AIM
Where a line below holds the string "vertices", copy that line.

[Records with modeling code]

--- start ---

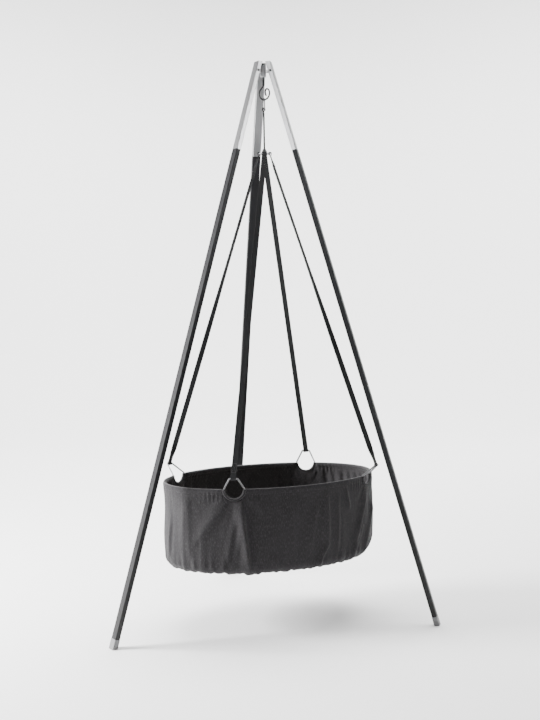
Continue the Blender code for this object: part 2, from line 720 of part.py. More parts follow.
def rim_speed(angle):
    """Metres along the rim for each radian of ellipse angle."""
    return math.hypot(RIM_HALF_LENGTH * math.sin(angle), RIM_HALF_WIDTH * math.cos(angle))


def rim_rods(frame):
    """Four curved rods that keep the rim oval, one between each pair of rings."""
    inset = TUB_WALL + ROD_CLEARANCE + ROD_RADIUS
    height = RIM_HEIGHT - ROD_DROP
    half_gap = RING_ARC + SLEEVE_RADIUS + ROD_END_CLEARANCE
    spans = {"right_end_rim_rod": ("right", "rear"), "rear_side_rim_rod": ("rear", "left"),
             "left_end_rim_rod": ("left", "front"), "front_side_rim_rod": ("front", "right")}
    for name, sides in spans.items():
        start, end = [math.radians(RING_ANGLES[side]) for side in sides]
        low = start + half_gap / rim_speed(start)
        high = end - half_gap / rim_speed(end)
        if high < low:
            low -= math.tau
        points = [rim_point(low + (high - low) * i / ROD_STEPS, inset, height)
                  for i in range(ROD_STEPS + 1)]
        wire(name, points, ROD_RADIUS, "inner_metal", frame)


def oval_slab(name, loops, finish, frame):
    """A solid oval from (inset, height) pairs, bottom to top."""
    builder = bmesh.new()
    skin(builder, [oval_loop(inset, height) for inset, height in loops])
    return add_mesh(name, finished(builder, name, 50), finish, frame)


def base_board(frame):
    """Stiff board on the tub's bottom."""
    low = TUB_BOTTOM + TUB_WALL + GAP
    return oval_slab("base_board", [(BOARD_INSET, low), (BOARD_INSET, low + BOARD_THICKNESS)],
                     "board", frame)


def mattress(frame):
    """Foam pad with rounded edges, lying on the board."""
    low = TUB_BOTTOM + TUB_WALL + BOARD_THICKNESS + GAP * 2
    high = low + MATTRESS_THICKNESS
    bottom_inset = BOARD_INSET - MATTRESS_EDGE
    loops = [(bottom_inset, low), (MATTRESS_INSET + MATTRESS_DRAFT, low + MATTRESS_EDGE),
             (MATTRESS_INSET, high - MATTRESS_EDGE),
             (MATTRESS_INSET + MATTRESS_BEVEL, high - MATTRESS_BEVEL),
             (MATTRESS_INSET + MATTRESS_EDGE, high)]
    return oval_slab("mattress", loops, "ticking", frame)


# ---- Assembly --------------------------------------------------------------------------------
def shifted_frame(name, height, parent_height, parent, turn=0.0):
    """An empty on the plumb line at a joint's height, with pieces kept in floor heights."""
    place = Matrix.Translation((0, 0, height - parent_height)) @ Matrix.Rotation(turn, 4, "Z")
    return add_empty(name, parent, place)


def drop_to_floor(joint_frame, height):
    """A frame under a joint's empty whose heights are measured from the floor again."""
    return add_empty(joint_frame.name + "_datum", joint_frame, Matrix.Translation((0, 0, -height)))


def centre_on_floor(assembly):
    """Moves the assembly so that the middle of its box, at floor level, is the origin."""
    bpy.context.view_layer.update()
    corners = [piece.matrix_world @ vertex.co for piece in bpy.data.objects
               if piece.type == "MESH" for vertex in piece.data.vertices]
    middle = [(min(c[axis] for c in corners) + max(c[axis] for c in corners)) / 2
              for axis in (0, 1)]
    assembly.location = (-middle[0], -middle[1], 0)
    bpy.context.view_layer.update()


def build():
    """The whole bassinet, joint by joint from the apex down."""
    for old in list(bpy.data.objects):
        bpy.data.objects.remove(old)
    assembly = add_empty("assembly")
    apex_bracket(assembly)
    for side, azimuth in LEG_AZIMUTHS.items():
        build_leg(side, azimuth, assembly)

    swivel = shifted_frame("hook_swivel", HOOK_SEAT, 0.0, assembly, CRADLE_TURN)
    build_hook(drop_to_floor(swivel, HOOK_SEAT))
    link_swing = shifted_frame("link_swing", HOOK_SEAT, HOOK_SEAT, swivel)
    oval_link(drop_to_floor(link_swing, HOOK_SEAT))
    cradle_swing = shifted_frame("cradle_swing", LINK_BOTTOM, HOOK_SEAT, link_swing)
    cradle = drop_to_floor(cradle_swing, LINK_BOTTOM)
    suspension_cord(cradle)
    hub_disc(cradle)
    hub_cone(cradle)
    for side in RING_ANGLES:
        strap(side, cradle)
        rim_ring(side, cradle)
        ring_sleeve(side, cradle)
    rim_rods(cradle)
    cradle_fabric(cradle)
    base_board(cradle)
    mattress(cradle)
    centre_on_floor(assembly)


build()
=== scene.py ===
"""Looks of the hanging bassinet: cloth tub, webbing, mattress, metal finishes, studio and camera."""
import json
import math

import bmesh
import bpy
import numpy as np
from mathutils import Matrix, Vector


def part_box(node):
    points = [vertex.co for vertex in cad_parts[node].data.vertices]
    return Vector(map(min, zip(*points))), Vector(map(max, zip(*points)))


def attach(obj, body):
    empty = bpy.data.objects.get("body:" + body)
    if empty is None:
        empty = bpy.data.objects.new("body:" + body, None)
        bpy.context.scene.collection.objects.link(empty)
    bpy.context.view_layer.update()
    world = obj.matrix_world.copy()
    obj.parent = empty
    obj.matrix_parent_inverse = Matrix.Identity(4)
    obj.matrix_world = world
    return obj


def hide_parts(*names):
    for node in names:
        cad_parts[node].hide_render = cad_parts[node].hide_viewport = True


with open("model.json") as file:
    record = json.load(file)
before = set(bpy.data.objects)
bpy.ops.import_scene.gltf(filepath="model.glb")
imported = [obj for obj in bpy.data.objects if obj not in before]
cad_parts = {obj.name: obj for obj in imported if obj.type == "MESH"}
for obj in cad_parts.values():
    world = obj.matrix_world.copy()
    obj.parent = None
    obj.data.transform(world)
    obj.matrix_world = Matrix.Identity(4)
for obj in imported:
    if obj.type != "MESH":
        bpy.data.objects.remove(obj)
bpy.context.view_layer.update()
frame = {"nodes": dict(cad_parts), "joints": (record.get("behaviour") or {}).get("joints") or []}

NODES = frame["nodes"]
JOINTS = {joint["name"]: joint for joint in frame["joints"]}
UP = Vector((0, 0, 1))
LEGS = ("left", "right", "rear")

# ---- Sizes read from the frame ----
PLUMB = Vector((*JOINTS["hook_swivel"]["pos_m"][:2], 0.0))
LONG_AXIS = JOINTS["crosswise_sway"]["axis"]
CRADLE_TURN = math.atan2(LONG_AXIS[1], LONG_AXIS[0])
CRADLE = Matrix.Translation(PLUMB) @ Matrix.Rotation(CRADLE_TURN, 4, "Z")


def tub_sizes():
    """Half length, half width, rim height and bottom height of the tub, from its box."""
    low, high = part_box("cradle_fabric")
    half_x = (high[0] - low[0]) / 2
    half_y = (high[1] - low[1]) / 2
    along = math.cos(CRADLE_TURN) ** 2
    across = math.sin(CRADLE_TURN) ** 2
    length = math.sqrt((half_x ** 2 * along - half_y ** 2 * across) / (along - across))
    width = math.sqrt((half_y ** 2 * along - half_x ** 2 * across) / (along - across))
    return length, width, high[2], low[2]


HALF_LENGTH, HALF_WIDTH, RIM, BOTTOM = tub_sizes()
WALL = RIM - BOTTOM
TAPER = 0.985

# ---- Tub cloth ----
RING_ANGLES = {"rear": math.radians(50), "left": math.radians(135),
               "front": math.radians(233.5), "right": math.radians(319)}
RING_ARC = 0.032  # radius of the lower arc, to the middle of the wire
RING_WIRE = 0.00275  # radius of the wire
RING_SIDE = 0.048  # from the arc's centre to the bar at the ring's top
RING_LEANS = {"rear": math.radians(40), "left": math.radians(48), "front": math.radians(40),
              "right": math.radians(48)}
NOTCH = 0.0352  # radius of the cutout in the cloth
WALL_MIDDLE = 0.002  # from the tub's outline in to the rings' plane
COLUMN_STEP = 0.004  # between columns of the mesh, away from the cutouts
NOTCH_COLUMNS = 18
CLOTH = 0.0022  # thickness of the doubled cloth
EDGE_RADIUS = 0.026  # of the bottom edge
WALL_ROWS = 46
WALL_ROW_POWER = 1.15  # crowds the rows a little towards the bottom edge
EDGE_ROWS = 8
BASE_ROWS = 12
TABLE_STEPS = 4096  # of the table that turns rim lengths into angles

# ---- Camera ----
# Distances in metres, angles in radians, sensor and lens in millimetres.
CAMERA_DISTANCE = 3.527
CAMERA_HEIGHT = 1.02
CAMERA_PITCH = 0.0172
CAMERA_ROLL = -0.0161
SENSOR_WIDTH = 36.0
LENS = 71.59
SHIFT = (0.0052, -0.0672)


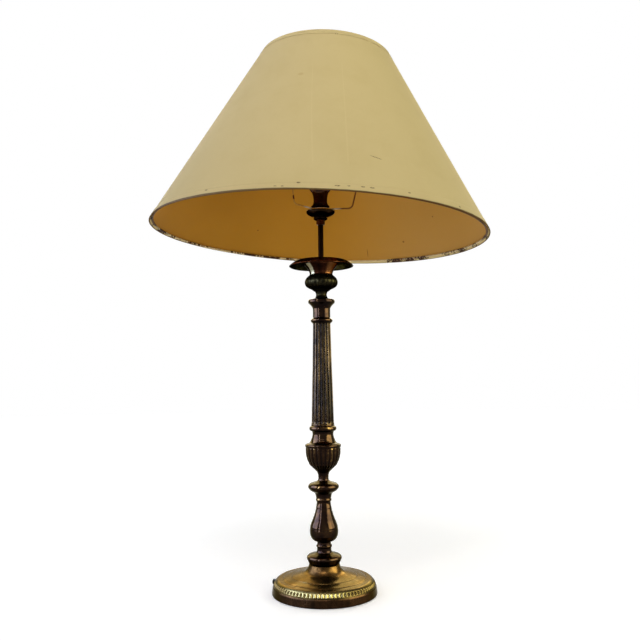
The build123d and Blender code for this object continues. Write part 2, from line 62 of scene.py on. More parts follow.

--- end ---

EXERCISE RESULT
               if piece.type == "MESH" for vertex in piece.data.vertices]
    points = [vertex.co for vertex in cad_parts[node].data.vertices]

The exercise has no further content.